Each year, when pollution levels shoot up in the winter months, the capital’s schools are often forced to shut. Last year, all schools in the city were closed for five days.

A federal body that manages more than 45 government schools in the capital said it had made no purchases of air purifiers and had no plans to do so.

“Offices are generally air conditioned, so air purifiers will function. Our schools aren’t air-conditioned, windows are open, so air purifiers won’t make a difference,” said Santosh Kumar Mall, Commissioner of the body, Kendriya Vidyalaya Sangathan.

The World Health Organization has recommended keeping windows closed when air pollution is high. It also says air conditioners should not be used if they draw air from the outside.

The federal government, however, spent ₹3.6 million, or about USD$55,000, to buy air purifiers for Modi’s offices and at least six federal departments between 2014 and 2017, according to government data.

Besides Modi’s offices inside parliament house, the agencies included federal economic planning think tank NITI Aayog and the Ministries of Health, Agriculture, Tourism, Home Affairs, and Foreign Affairs.

“This initiative is like giving gumboots to city officials when the drainage system collapses and the city is covered in muck,” said Oommen C. Kurian, a health researcher at the New Delhi-based think tank Observer Research Foundation. “This is just not the response we are looking for.”

A government spokesman directed questions on the subject to the Federal Environment Ministry, which did not respond to a request for comment.

Air purifiers are devices which use filters to reduce indoor air pollutants. Such machines are beyond the means of most people in India, where the annual per capita income was USD$1,709 in 2016, according to the World Bank.

Still, air purifier sales have been surging in Delhi, a city of more than 20 million people. The sale of such units at Amazon.com Inc’s India website grew by more than 3.5 times in 2017 over the previous year, the company said.

The Home Ministry spent about USD$20,000 in the last three years to buy 44 of the devices, while Modi’s parliament house offices accounted for 25 units which cost about USD$11,000, the data showed.

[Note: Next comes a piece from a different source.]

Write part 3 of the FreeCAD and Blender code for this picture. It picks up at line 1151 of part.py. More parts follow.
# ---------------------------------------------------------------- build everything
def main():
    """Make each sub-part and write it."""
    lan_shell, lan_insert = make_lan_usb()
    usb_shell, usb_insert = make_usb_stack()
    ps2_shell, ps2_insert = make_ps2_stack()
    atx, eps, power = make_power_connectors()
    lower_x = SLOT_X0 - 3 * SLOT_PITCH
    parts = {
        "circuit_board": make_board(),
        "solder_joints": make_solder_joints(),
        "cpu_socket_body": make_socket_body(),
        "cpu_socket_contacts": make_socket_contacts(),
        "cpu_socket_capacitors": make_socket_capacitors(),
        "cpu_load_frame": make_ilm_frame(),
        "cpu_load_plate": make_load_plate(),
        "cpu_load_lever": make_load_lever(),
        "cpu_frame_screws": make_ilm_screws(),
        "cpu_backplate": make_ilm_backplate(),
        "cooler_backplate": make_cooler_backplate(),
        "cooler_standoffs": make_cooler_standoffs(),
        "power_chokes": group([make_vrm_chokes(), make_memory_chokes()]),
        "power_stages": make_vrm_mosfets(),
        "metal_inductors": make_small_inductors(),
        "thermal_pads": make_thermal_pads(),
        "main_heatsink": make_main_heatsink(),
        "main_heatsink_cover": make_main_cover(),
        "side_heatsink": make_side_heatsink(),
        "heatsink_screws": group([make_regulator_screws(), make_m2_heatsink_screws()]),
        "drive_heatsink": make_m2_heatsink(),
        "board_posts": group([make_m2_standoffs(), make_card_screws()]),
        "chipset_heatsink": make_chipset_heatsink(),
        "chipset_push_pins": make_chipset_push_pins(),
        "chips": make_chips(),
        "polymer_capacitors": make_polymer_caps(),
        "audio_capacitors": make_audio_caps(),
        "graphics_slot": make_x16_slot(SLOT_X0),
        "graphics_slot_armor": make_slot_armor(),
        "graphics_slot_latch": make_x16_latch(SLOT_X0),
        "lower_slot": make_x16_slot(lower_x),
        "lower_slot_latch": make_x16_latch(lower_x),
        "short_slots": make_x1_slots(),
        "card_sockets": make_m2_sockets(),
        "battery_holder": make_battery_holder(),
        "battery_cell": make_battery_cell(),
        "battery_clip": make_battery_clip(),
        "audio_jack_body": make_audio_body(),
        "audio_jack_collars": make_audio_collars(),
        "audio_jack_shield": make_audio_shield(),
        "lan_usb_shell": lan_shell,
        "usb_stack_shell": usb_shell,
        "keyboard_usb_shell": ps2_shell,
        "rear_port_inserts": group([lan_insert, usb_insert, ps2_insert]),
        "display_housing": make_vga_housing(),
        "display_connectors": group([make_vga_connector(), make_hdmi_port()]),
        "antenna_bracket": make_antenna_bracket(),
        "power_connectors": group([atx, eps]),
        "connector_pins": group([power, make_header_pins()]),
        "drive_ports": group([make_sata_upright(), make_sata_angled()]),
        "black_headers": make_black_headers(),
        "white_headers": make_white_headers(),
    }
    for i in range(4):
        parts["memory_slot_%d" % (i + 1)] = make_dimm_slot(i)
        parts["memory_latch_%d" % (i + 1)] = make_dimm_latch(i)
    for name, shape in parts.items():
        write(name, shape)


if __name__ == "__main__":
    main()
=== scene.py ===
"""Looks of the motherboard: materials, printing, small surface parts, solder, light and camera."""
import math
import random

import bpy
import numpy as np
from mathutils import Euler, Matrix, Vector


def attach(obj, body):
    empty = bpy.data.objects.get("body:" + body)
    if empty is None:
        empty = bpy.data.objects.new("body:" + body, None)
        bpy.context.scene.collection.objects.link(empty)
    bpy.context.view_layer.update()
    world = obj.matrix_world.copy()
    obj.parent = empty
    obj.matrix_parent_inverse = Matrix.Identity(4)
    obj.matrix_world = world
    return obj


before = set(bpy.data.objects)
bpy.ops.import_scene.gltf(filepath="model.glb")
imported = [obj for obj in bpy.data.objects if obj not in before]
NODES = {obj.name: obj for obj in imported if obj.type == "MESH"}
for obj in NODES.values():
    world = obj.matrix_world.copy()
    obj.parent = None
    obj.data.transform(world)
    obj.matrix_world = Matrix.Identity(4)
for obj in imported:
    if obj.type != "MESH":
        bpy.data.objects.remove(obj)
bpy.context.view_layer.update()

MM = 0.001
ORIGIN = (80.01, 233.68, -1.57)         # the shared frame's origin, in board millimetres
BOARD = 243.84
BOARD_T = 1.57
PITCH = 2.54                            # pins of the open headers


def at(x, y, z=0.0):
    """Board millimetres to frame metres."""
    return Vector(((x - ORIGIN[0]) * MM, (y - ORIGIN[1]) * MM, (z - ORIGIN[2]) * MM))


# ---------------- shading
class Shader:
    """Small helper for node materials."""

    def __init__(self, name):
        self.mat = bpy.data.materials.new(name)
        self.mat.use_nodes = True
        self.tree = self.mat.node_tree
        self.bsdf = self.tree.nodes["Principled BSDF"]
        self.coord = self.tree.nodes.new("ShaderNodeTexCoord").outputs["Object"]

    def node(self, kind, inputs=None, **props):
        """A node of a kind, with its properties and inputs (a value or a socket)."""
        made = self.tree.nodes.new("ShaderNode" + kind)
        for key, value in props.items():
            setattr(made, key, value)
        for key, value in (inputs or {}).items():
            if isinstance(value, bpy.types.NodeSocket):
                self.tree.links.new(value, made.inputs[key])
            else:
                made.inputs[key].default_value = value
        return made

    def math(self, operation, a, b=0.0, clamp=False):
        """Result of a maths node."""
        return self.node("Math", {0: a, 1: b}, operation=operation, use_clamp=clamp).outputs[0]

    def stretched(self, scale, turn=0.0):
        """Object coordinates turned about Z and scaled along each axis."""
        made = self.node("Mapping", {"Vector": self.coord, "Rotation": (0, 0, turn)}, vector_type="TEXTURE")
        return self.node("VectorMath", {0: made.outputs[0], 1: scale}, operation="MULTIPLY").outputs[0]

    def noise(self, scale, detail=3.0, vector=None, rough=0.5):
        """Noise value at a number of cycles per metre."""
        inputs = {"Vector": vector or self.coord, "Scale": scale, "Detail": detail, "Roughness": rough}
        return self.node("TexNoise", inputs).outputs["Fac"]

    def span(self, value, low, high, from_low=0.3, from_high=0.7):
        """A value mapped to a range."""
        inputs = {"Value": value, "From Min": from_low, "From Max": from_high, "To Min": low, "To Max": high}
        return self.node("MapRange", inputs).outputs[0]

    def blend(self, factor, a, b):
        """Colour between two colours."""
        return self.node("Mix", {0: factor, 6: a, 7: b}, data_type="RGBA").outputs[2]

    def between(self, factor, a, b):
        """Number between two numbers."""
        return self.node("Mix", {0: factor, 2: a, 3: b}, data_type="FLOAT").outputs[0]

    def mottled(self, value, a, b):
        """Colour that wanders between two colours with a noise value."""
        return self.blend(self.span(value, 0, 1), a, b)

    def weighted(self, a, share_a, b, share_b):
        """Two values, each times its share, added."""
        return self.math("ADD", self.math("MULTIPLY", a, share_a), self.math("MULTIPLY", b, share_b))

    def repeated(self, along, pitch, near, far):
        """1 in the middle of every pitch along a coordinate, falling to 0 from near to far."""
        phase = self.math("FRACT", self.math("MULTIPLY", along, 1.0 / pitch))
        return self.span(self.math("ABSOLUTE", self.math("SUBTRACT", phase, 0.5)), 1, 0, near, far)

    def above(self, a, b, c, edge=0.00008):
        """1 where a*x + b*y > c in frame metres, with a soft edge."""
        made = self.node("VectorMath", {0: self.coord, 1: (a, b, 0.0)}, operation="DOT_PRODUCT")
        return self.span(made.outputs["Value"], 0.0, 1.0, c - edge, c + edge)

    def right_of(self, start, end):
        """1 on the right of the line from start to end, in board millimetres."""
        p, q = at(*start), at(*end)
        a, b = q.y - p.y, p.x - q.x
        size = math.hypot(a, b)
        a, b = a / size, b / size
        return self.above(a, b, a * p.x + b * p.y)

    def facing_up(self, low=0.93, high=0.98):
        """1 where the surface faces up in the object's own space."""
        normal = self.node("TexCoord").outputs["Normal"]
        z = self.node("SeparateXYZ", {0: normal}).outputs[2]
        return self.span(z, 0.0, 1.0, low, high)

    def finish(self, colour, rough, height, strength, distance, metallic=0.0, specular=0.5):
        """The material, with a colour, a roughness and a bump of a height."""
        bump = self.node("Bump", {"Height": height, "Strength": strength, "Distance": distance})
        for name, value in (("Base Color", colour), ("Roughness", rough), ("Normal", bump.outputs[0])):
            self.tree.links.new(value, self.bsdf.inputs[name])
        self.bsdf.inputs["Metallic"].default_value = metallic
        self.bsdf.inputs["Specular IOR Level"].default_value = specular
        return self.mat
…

NITI Aayog, which also spent about USD$11,000 on air purifiers, said the devices were “issued to officers at the level of joint secretary & equivalent and above, as per their requests.”

A senior government official familiar with Modi’s pollution-control planning said there was no federal policy allowing officials to buy air purifiers and such purchases were made only if departments received requests from bureaucrats.

“Ideally, no one should need air purifiers and we’re trying our best to ensure that,” the official said, referring to the government’s attempts to improve air quality in Delhi.

After years of criticism that Modi’s government was not doing enough, this year’s federal budget outlined a scheme for pollution control that will include spending USD$177 million on reducing crop residue burning—one of the main causes of pollution.

Modi’s Environment Minister last month said pollution was “now linked to our national image.”